Botanical name: Mentha
Plant type: Herb
Sun exposure: Full Sun
Soil type: Loamy
Mint is a perennial with very fragrant, toothed leaves and tiny purple, pink, or white flowers. It has a fruity, aromatic taste. The mint family has many varieties, but it will take over your garden, so be careful where you plant it.
- For growing outdoors, plant one or two purchased plants (or one or two cuttings from a friend) about 2 feet apart in moist soil. One or two plants will easily cover the ground. Mint should grow to be 1 or 2 feet tall.
- In the garden, plant mint near cabbage and tomatoes.
- If you don't want an entire bed of mint, buy some plants or take some cuttings from a friend and plant them in containers filled with potting mix enriched with compost. Remember to keep the plants in a sunny spot.

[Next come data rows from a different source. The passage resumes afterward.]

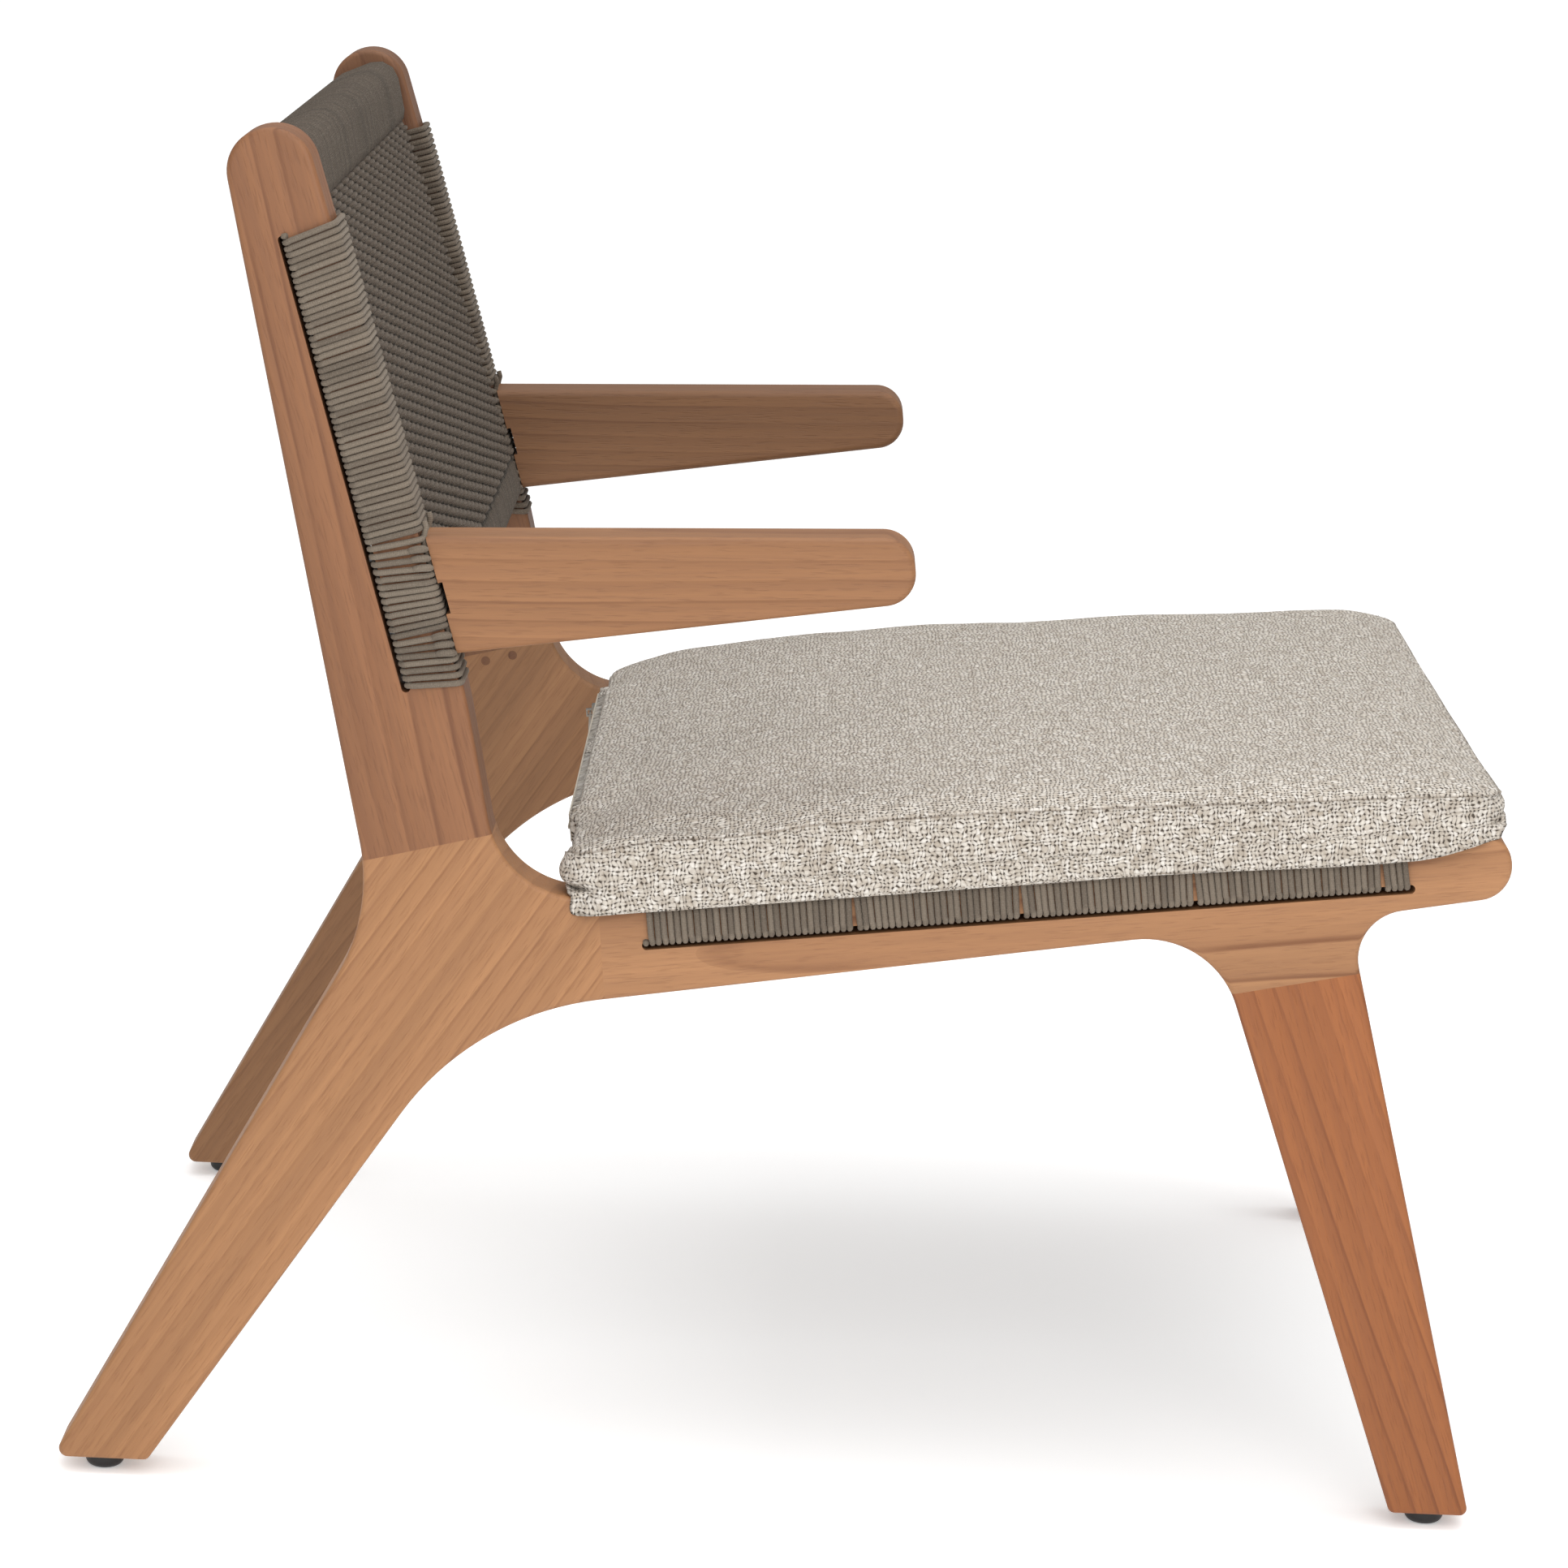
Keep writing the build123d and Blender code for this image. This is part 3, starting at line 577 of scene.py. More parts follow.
def fillet_loop(corners, grow, steps=3):
    """Rounded outline through (point, radius) corners, moved outward by grow."""
    number = len(corners)
    area = sum(corners[k][0][0] * corners[(k + 1) % number][0][1]
               - corners[(k + 1) % number][0][0] * corners[k][0][1] for k in range(number))
    if area < 0:
        corners = corners[::-1]
    points = []
    for k in range(number):
        here, radius = np.array(corners[k][0]), corners[k][1]
        before = np.array(corners[k - 1][0])
        after = np.array(corners[(k + 1) % number][0])
        a = (before - here) / np.linalg.norm(before - here)
        b = (after - here) / np.linalg.norm(after - here)
        half = math.acos(float(a @ b)) / 2
        middle = (a + b) / np.linalg.norm(a + b)
        centre = here + middle * radius / math.sin(half)
        out_a = here + a * radius / math.tan(half) - centre
        out_b = here + b * radius / math.tan(half) - centre
        start = math.atan2(out_a[1], out_a[0])
        sweep = math.atan2(out_b[1], out_b[0]) - start
        sweep = (sweep + math.pi) % (2 * math.pi) - math.pi
        for j in range(steps + 1):
            angle = start + sweep * j / steps
            points.append((centre[0] + (radius + grow) * math.cos(angle),
                           centre[1] + (radius + grow) * math.sin(angle)))
    return points


BAR_HALF, BAR_RADIUS = 13.1, 6.0      # a square crossbar's half width and its edges' radius
BAR_PITCH = 3.42


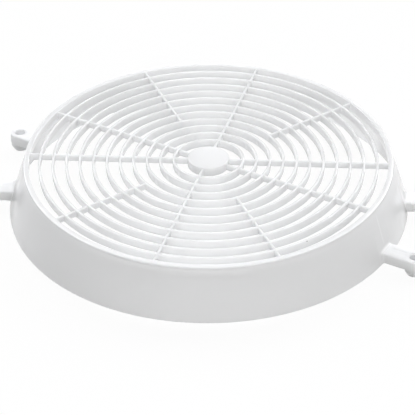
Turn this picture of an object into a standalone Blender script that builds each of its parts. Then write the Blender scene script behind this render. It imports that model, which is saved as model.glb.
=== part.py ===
"""Moulded guard for a 305 mm fan.

One piece of white plastic: a tapered drum wall, a flat grille of rings and spokes that closes
its top, and four screw ears on the base edge.  Metres, +Z up.  The guard stands on the feet
of its four ears, the grille is on top, and +X runs midway between two ears.
"""

import math

import bmesh
import bpy
from mathutils import Matrix, Vector

MM = 0.001

# Drum wall and rim
RIM_RADIUS = 158.6 * MM
WALL_FLARE = 14.1 * MM
WALL_HEIGHT = 45.2 * MM
WALL_THICKNESS = 2.6 * MM
LIP_HEIGHT = 2.0 * MM
LIP_OVERHANG = 0.5 * MM
LIP_ROUND = 0.8 * MM
RIM_LEDGE = 1.6 * MM
RIM_DEPTH = 7.0 * MM

# Rings and hub
RING_PITCH = 11.5 * MM
RING_WIDTH = 2.6 * MM
RING_HEIGHT = 7.2 * MM
HUB_RADIUS = 17.8 * MM
HUB_HEIGHT = 7.6 * MM
HUB_RISE = 0.6 * MM
HUB_ROUND = 0.8 * MM

# Spokes: three lines cross the hub, and a short spoke lies beside each end of the middle one
SPOKE_WIDTH = 2.6 * MM
SPOKE_HEIGHT = 5.7 * MM
SPOKE_DROP = 0.1 * MM
SPOKE_ANGLE = math.radians(38.4)
SHORT_SPOKE_RINGS = 8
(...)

- Minimal care is needed for mint. For outdoor plants, use a light mulch. This will help keep the soil moist and keep the leaves clean.

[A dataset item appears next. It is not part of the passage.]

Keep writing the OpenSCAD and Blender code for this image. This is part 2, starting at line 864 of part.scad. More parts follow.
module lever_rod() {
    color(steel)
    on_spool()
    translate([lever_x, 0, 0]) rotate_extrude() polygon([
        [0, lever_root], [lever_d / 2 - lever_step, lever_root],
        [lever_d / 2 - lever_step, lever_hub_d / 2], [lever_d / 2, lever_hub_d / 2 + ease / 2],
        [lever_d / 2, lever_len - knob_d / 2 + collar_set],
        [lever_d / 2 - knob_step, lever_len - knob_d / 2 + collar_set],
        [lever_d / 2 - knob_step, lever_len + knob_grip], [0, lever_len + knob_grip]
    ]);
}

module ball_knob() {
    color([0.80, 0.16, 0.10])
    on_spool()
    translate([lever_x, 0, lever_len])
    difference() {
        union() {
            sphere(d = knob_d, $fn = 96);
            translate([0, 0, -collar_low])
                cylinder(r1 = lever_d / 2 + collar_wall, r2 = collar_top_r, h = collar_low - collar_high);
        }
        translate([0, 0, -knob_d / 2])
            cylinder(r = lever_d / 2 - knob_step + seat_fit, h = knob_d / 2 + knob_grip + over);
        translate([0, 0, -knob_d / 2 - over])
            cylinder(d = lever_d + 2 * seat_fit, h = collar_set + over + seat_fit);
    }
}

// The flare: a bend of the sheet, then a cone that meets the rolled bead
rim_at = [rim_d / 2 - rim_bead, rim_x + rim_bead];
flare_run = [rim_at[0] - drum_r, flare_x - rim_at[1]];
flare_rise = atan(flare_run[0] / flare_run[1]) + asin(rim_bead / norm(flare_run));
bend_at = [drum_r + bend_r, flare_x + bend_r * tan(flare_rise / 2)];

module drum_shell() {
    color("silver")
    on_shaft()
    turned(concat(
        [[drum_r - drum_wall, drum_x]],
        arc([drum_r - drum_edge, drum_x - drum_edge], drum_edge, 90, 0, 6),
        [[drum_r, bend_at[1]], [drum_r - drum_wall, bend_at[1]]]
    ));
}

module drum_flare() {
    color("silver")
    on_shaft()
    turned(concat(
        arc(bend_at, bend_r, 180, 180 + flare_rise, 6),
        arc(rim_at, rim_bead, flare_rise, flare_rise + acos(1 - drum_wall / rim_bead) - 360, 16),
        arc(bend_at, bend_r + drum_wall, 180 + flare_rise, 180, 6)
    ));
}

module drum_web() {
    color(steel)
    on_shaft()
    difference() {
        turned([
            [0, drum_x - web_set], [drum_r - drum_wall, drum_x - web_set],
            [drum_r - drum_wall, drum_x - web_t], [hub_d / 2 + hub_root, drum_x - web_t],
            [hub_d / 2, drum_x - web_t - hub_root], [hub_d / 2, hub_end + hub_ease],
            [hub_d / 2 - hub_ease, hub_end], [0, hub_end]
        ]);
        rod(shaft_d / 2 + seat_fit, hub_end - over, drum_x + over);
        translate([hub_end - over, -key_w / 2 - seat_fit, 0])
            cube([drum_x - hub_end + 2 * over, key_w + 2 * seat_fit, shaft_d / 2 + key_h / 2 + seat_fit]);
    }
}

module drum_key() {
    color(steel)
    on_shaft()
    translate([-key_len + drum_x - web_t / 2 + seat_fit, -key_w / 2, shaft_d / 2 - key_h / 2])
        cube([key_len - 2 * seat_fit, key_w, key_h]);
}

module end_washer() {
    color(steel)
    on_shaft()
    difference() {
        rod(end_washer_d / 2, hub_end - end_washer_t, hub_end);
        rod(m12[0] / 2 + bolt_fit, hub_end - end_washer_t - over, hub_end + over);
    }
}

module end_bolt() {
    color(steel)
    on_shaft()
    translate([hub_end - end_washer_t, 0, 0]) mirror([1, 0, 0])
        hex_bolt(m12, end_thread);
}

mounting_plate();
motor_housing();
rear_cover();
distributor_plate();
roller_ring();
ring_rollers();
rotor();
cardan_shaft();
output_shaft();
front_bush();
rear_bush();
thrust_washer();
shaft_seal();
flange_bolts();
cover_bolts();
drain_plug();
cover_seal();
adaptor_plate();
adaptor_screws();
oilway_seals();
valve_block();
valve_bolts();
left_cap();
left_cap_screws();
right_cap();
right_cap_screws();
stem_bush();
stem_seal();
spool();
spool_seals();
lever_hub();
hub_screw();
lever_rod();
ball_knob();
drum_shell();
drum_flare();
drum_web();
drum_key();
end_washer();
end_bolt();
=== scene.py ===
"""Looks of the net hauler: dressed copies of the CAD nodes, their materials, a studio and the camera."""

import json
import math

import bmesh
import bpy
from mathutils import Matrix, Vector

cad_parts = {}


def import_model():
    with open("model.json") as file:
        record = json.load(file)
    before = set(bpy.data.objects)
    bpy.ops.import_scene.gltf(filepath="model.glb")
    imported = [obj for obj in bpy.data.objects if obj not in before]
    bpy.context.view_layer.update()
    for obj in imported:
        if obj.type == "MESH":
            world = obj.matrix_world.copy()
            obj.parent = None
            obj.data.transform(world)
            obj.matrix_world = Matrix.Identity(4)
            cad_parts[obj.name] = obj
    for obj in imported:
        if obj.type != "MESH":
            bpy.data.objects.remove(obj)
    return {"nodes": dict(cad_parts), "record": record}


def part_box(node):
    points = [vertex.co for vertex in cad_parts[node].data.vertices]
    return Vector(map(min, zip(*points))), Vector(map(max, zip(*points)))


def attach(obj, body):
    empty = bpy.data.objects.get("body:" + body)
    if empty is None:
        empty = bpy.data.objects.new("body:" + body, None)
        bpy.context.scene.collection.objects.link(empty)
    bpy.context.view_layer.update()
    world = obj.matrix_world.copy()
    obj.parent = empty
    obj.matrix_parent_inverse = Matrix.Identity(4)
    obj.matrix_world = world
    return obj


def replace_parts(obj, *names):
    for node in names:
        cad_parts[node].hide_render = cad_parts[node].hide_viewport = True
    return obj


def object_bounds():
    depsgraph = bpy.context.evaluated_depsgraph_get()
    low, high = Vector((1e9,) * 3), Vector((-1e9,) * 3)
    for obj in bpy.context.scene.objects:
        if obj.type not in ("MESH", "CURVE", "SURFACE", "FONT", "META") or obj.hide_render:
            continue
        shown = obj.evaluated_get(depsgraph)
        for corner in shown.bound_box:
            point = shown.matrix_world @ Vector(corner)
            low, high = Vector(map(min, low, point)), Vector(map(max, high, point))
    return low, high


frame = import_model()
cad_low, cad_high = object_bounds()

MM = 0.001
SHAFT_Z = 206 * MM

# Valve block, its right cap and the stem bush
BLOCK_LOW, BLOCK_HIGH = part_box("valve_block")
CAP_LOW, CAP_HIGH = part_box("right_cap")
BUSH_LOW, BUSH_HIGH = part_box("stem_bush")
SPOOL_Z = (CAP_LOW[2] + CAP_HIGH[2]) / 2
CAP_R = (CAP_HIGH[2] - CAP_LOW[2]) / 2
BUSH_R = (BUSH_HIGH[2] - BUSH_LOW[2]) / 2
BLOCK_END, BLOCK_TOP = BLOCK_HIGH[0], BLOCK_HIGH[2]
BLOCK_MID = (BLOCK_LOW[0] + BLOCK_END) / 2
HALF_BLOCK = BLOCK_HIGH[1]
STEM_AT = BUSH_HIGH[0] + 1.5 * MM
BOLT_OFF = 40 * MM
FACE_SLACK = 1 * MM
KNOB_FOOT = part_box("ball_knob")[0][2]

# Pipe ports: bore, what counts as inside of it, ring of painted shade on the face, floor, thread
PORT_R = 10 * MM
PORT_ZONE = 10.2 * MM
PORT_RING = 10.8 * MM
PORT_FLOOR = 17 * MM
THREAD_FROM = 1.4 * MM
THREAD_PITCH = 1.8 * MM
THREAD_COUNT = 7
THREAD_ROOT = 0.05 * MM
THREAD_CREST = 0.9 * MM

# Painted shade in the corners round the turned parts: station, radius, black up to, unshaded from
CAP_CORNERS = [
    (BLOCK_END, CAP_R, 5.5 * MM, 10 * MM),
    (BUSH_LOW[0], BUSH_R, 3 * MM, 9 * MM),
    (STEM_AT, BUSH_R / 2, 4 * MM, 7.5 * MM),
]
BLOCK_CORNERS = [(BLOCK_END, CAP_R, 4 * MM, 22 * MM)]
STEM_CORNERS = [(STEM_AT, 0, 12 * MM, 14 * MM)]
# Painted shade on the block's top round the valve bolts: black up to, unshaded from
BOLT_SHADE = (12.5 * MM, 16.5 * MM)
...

- For indoor plants, be sure to water them regularly to keep the soil evenly moist.
- Right before flowering, cut the stems 1 inch from the ground. You can harvest one mint plant two or three times in one growing season.

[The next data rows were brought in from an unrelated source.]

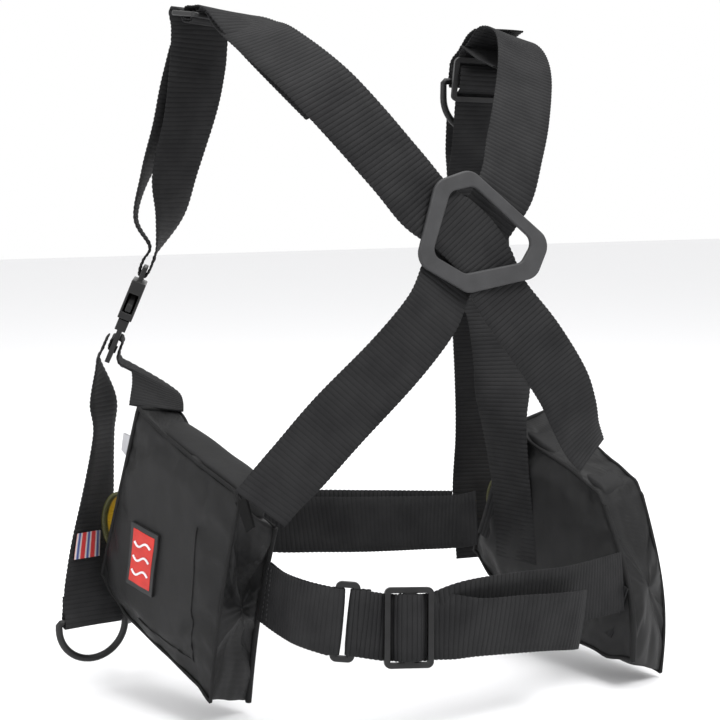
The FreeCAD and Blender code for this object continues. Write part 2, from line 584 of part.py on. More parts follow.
def pouch(side, place, out):
    depth, wall = size("pouch_depth"), size("pouch_wall")
    slack = wall + size("bag_clearance")
    corner = size("pouch_corner")
    (rear_top_x, rear_top), (rear_low_x, rear_low) = REAR_EDGES[side]
    mouth_top = MOUTH_TOPS[side]
    not_mouth = lambda p: p.x < MOUTH_X - 1
    outline = [(rear_top_x, rear_top), (rear_low_x, rear_low), (MOUTH_X - 20, MOUTH_LOW - 14),
               (MOUTH_X, MOUTH_LOW), (MOUTH_X, mouth_top)]
    shell = rounded(slab(outline, *between(out, 0, depth)), corner, not_mouth)
    inner = [(x if x < MOUTH_X - wall - 1 else MOUTH_X + 5, z) for x, z in inset(outline, wall)]
    hollow = rounded(slab(inner, *between(out, wall, depth - wall)), corner - wall, not_mouth)
    feature(side + "_pouch_shell", shell.cut(hollow), place)

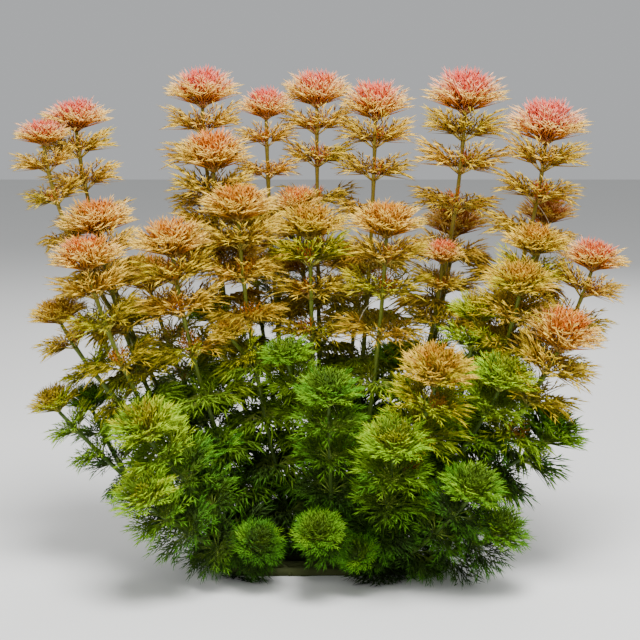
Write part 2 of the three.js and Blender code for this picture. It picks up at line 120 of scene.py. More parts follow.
# Where whorls grow, as in the solids: the internodes from the tip down and the lowest node's height, in
# millimetres, and the share of a stem that stays bare at its foot
FIRST_INTERNODE = 16
INTERNODE_GROWTH = 1.25
LONGEST_INTERNODE = 30
LOWEST_NODE = 5.6
BARE_PART = 0.01
GOLDEN_ANGLE = math.radians(137.5)
GOLDEN_ANGLES_PER_SHOOT = 3

# A whorl's age is the number of whorls above it on its stem. Old ones have more leaves and reach wider. Its
# radius follows from that of the stem's crown.
OLD_FROM = 3
LEAVES_PER_WHORL = 10
LEAVES_PER_OLD_WHORL = 12
WHORL_PER_CROWN = 1.1
OLD_SPREAD = 1.1

# How many different leaves are drawn of each sort
LEAF_KINDS = 5

# No leaf or root hangs lower than this, in millimetres
LOWEST_TIP = 1.2

# A whorl's leaf by age: where it bends and ends, as (out, up) in whorl radii, and how far its rays rise
WHORL_POSTURES = [
    {"bend": (0.44, 0.42), "end": (1.12, 0.22), "lift": 0.75},
    {"bend": (0.45, 0.42), "end": (1.12, 0.10), "lift": 0.75},
    {"bend": (0.45, 0.43), "end": (1.07, -0.04), "lift": 0.65},
    {"bend": (0.44, 0.44), "end": (0.97, -0.18), "lift": 0.5},
    {"bend": (0.46, 0.42), "end": (0.92, -0.34), "lift": 0.4},
]

# How much the leaves of a whorl differ: their turn as a share of the space between two, the height of their
# end, their lift, roll and size, and how much paler they are; below zero, grown whorl leaves are drawn darker
# than the crowns as painted shade. Fresh ones are paler again. They start inside the stem, at a share of its
# radius.
WHORL_TURN_PLAY = 0.16
WHORL_END_PLAY = 0.06
WHORL_LIFT_PLAY = 0.08
WHORL_SIZES = (0.9, 1.04)
WHORL_PALER = (-0.2, -0.05)
FRESH_PALER = 0.28
LEAF_ROLL_PLAY = 0.2
WHORL_LEAF_START = 0.7

# A crown's layers from the outside in: how many leaves, where they bend and end, how far their rays rise, how
# far their colour turns from the crown's own to gold, and how much paler they are. The outer layers' golder,
# paler colour is partly their own and partly painted light on the crown's lower half.
CROWN_LAYERS = [
    {"leaves": 10, "bend": (0.50, 0.44), "end": (1.16, 0.38), "lift": 0.5, "gold": 0.75, "paler": 0.25},
    {"leaves": 8, "bend": (0.42, 0.58), "end": (1.03, 0.70), "lift": 0.5, "gold": 0.45, "paler": 0.1},
    {"leaves": 7, "bend": (0.26, 0.62), "end": (0.70, 1.02), "lift": 0.4, "gold": 0.1, "paler": -0.12},
    {"leaves": 6, "bend": (0.12, 0.60), "end": (0.34, 1.20), "lift": 0.25, "gold": -0.1, "paler": -0.25},
]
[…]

- You can also just pick the leaves as you need them.
- You can grow the plants indoors for fresh leaves throughout the winter. If you want to dry them, it's best to cut the leaves right before flowering. Store the dried leaves in an airtight container.
- Spearmint, which is the type most commonly used in cooking
- Peppermint, for a strong aroma
Wit & Wisdom
- Mice dislike the smell of peppermint. Spread it liberally where you suspect the critters.
- To relieve a tension headache, apply a compress of mint leaves to your forehead.